2. Think ‘conscious’ and ‘affordable’ when you shop
It doesn’t have to cost a fortune to purchase ethically-produced clothing. H&M have been developing a Conscious Exclusive collection since 2011, aimed at producing stylish and beautiful clothes made from nothing but sustainable materials.
Among their recent collections, there have been jacquard jackets made from organic silk, dresses made from recycled polyester and high-neck blouses made from a silky fabric derived from wood pulp called Tencel. All of these come with attractive price tags, so there really is no excuse for avoiding the sustainably-produced products.

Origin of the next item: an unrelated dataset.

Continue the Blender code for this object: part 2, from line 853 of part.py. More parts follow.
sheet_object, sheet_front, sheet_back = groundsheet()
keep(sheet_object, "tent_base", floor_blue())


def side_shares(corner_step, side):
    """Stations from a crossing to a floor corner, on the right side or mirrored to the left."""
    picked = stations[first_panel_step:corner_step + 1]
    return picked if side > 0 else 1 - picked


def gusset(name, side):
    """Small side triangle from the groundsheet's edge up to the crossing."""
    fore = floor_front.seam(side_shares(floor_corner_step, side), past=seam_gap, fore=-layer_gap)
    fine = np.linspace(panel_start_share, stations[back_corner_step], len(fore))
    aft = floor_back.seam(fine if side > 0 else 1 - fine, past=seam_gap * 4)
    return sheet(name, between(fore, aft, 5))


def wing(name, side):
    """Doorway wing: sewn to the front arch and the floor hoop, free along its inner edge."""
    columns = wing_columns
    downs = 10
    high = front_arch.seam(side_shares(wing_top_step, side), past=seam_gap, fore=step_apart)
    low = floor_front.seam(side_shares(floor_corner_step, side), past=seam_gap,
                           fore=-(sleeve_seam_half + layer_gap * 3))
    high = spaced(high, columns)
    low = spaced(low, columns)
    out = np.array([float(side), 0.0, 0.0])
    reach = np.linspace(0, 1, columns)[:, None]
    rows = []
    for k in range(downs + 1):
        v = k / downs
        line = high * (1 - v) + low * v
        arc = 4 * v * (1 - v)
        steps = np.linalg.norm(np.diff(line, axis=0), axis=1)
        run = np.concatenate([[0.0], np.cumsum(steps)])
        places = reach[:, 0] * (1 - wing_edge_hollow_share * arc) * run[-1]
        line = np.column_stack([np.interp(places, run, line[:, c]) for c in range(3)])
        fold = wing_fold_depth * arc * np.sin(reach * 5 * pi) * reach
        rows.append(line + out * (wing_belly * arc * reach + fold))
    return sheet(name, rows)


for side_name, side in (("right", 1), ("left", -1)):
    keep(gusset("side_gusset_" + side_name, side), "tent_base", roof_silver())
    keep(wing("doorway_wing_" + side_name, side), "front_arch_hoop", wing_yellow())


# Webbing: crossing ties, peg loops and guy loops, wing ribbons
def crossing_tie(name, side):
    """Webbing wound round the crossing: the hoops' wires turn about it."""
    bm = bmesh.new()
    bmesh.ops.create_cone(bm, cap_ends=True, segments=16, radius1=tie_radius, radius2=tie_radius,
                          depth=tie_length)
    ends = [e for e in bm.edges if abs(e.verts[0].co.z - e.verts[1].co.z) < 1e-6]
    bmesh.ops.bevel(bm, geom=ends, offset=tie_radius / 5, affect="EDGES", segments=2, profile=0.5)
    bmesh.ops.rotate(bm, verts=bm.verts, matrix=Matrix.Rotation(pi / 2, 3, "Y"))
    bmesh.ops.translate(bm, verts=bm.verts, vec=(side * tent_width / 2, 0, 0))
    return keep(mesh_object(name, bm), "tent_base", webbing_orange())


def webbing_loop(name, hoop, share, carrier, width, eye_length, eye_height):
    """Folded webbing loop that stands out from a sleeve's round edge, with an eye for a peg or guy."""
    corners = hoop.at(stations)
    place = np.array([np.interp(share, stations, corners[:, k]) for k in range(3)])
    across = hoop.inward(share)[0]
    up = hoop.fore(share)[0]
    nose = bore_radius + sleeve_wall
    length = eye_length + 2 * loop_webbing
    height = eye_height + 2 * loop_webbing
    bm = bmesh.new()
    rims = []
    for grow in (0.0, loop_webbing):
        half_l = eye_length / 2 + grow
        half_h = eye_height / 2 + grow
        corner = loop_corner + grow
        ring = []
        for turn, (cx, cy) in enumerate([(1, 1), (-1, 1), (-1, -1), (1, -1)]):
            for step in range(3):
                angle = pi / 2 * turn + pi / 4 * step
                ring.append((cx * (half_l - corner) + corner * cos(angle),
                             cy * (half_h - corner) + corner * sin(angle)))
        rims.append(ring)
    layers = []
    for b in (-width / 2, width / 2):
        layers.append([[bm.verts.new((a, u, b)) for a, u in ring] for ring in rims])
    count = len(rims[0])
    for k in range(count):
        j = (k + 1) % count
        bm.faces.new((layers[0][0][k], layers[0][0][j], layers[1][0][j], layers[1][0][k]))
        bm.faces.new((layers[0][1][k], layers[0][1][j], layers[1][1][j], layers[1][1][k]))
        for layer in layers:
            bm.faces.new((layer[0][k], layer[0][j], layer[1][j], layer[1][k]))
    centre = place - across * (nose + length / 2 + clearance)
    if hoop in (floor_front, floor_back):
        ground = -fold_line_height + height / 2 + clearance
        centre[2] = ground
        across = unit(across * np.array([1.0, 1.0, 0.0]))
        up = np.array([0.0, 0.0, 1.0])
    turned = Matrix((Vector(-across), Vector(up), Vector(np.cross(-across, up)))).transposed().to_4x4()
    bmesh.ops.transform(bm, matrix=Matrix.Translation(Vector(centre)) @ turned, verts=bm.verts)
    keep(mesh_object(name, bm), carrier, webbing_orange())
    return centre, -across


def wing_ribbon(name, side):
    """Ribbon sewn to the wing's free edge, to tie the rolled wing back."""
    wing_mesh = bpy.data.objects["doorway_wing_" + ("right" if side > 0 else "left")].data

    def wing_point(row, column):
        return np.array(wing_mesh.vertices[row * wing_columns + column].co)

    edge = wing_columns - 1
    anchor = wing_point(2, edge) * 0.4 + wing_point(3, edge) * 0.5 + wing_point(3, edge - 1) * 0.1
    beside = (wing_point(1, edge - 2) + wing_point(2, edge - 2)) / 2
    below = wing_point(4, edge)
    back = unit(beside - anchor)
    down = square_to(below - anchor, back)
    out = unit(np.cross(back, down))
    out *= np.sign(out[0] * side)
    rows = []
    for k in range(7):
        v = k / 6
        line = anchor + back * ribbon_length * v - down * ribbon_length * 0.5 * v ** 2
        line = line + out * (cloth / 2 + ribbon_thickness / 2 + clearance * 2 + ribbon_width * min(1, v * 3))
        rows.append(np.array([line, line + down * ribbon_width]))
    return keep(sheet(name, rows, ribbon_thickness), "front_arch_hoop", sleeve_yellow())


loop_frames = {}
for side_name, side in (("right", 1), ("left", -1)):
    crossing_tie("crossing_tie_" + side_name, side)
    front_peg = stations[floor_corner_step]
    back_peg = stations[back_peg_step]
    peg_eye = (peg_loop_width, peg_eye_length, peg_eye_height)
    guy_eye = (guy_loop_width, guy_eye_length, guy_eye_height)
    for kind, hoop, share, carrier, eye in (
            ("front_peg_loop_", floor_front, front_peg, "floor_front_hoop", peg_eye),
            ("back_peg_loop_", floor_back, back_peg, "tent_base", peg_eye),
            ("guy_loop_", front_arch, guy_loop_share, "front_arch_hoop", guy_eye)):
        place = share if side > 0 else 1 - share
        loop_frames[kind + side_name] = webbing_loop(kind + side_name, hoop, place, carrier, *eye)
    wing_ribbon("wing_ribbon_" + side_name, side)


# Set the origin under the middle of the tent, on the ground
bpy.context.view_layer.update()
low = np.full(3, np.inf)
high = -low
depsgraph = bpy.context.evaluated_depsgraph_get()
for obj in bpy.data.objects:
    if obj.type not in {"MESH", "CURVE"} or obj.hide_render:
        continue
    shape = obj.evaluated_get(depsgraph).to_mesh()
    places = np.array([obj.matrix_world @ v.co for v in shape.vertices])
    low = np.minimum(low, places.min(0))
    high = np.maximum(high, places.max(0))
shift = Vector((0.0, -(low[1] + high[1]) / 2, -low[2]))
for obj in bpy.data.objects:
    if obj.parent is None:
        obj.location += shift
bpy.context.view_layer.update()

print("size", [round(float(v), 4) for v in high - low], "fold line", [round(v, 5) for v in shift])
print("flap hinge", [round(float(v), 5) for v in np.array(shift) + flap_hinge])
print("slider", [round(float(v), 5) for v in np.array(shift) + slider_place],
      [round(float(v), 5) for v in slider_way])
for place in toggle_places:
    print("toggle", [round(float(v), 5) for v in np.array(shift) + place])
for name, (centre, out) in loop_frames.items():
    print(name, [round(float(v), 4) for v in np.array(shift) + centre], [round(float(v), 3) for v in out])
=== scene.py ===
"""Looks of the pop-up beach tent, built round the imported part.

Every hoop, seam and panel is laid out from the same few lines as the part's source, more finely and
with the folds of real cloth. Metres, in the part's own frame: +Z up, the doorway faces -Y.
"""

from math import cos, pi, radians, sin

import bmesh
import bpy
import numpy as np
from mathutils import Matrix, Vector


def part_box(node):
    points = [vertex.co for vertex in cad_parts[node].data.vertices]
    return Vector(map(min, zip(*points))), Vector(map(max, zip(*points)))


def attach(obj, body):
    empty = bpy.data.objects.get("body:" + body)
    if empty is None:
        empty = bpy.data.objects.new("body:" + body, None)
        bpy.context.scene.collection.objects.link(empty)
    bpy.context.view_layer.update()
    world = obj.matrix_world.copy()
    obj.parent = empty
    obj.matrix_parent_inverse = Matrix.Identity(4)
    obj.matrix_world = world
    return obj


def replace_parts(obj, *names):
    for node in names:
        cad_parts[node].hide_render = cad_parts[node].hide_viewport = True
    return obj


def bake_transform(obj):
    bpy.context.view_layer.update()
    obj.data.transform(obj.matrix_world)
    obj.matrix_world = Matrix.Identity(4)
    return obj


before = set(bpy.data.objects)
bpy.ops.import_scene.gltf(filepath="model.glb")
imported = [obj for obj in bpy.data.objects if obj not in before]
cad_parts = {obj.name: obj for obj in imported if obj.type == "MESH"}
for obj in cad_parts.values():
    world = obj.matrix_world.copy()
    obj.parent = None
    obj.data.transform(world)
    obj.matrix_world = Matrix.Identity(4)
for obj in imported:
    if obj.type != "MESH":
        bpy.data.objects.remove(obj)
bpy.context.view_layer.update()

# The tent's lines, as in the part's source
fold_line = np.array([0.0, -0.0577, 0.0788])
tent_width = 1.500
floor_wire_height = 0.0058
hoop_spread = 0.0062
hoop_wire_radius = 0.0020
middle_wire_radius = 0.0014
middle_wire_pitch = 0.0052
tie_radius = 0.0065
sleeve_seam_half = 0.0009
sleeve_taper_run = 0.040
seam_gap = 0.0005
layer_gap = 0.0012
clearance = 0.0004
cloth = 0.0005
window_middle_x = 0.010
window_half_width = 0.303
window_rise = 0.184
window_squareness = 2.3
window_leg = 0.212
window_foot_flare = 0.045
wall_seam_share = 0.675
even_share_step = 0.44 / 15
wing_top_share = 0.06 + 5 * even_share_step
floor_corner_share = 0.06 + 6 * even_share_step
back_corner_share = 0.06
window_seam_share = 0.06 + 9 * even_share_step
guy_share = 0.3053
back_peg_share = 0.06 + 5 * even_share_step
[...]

3. Take good care of your clothes so that they last longer
If you can get your clothes to last longer, you won’t need to buy as many clothes as you otherwise would. There are various things you can try to take care of your clothes, such as:
- Switching to a cooler wash when you do laundry (30 degrees is good)

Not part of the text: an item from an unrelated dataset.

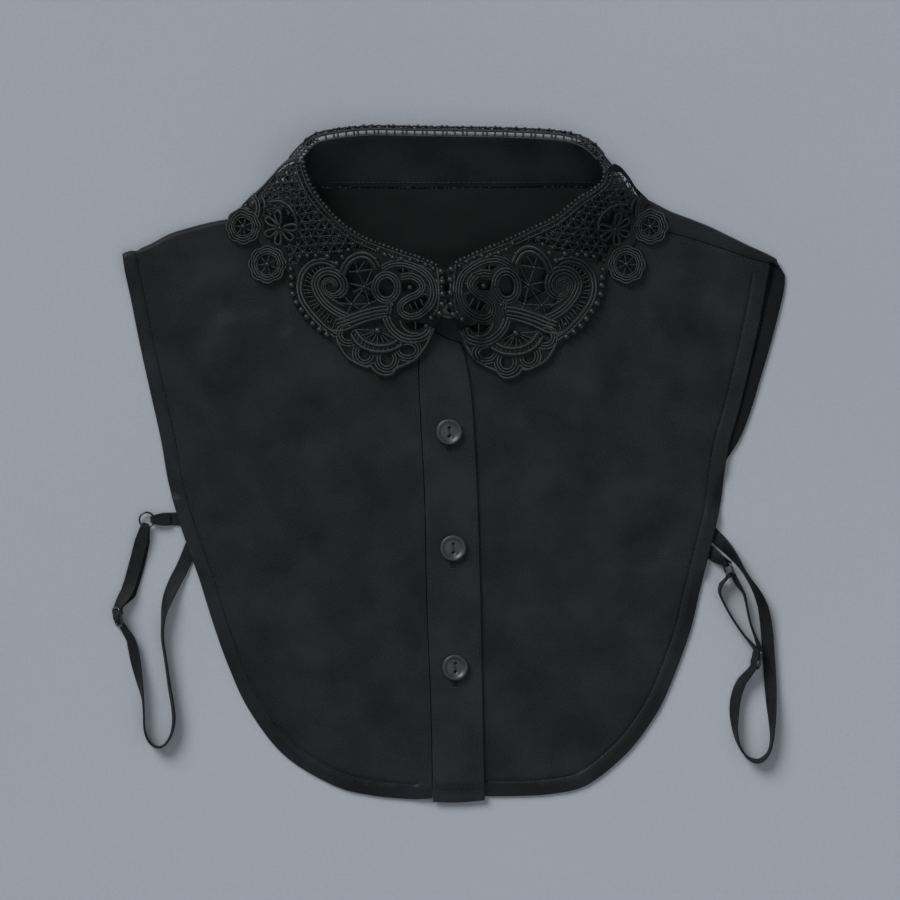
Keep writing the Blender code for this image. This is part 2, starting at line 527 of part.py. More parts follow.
def triangulate(loops, lines, grid):
    """Triangles between closed loops, the first the outline and the rest holes, with lines and points in it."""
    points, edges = [], []
    for loop in loops:
        base = len(points)
        points += [tuple(p) for p in loop]
        edges += [(base + i, base + (i + 1) % len(loop)) for i in range(len(loop))]
    for line in lines:
        base = len(points)
        points += [tuple(p) for p in line]
        edges += [(base + i, base + i + 1) for i in range(len(line) - 1)]
    points += [tuple(p) for p in grid]
    flat, _, faces, *_ = delaunay_2d_cdt(points, edges, [], 0, 1e-6)
    flat = np.array([tuple(p) for p in flat])
    faces = np.array(faces)
    middle = flat[faces].mean(axis=1)
    keep = inside(middle, loops[0])
    for hole in loops[1:]:
        keep &= ~inside(middle, hole)
    faces = faces[keep]
    a, b, c = flat[faces[:, 0]], flat[faces[:, 1]], flat[faces[:, 2]]
    turn = (b[:, 0] - a[:, 0]) * (c[:, 1] - a[:, 1]) - (b[:, 1] - a[:, 1]) * (c[:, 0] - a[:, 0])
    faces[turn < 0] = faces[turn < 0][:, ::-1]
    used, index = np.unique(faces, return_inverse=True)
    return flat[used], index.reshape(faces.shape)


def grid_points(loops, lines, spacing):
    """Evenly staggered points inside the loops, clear of them and of the lines."""
    low, high = loops[0].min(axis=0), loops[0].max(axis=0)
    rows = np.arange(low[1] + spacing / 2, high[1], spacing * 0.87)
    grid = np.array([
        (x + (i % 2) * spacing / 2, y) for i, y in enumerate(rows) for x in np.arange(low[0], high[0], spacing)
    ]).reshape(-1, 2)
    keep = inside(grid, loops[0])
    for loop in loops:
        keep &= nearest(grid, loop, closed=True)[0] > spacing * 0.45
    for hole in loops[1:]:
        keep &= ~inside(grid, hole)
    for line in lines:
        keep &= nearest(grid, np.asarray(line))[0] > spacing * 0.4
    return grid[keep]


def clear_runs(line, loops, margin):
    """The stretches of a line that keep clear of the loops."""
    middle = (line[:-1] + line[1:]) / 2
    fine = np.insert(middle, np.arange(len(line) - 1), line[:-1], axis=0)
    fine = np.vstack([fine, line[-1:]])
    free = np.ones(len(fine), bool)
    for loop in loops:
        free &= nearest(fine, loop, closed=True)[0] > margin
    free &= inside(fine, loops[0])
    for hole in loops[1:]:
        free &= ~inside(fine, hole)
    runs, run = [], []
    for i, point in enumerate(line):
        linked = i and free[2 * i - 1]
        if run and not (free[2 * i] and linked):
            runs.append(run)
            run = []
        if free[2 * i]:
            run.append(point)
    runs.append(run)
    return [np.array(r) for r in runs if len(r) > 1]


def border(faces):
    """Edges that only one triangle has, in its own direction."""
    edges = np.concatenate([faces[:, [0, 1]], faces[:, [1, 2]], faces[:, [2, 0]]])
    key = {tuple(e) for e in edges}
    return [e for e in key if (e[1], e[0]) not in key]


def finish(name, points, faces, look, parent, origin=(0, 0, 0), turn=(0, 0, 0)):
    """An object from points in millimetres, set at its origin."""
    points, faces = np.asarray(points, float), np.asarray(faces, int)
    a, b, c = (points[faces[:, k]] for k in range(3))
    if (a * np.cross(b, c)).sum() < 0:
        faces = faces[:, ::-1]
    mesh = bpy.data.meshes.new(name)
    mesh.from_pydata((points * MM).tolist(), [], faces.tolist())
    mesh.materials.append(look)
    mesh.update()
    piece = bpy.data.objects.new(name, mesh)
    piece.location = [v * MM for v in origin]
    piece.rotation_euler = [math.radians(v) for v in turn]
    piece.parent = parent
    bpy.context.scene.collection.objects.link(piece)
    mesh.shade_smooth()
    mesh.set_sharp_from_angle(angle=math.radians(40))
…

- Hang your clothes up to dry, rather than putting them through the tumble dryer
- Try airing clothes before deciding to wash them – they may not need washing yet!
Remember that when you clean your clothes, the chemicals you use can be toxic to the environment. Natural alternatives like white vinegar can be great for removing stains from things like leather and suede – far more eco-friendly than visiting the dry cleaner.
4. Be informed
Don’t be afraid to ask the important questions. If a brand isn’t forthcoming about where there clothing comes from, you should ask those questions. Where are the garments made? How are they made? Who makes them? When you ask the right questions, and do some diligent research on the brands and stores you choose to purchase from, you can feel more confident you are doing your bit for sustainable fashion. There are clothing brands that are making an effort for sustainability – you just need to find them.

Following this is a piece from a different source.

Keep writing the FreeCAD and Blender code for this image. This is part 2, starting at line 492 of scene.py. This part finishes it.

As things stand, if the fashion industry were a country, it would have the world’s fifth-highest carbon emissions behind the US, China, India and Russia. So much goes into the production, and still over 15 million tonnes of fabric and textiles are discarded every year in the USA alone.
It is down to us, as individuals, to make the lifestyle changes that will reduce the impact of the fashion industry on our environment, and it only needs small changes to make a big difference.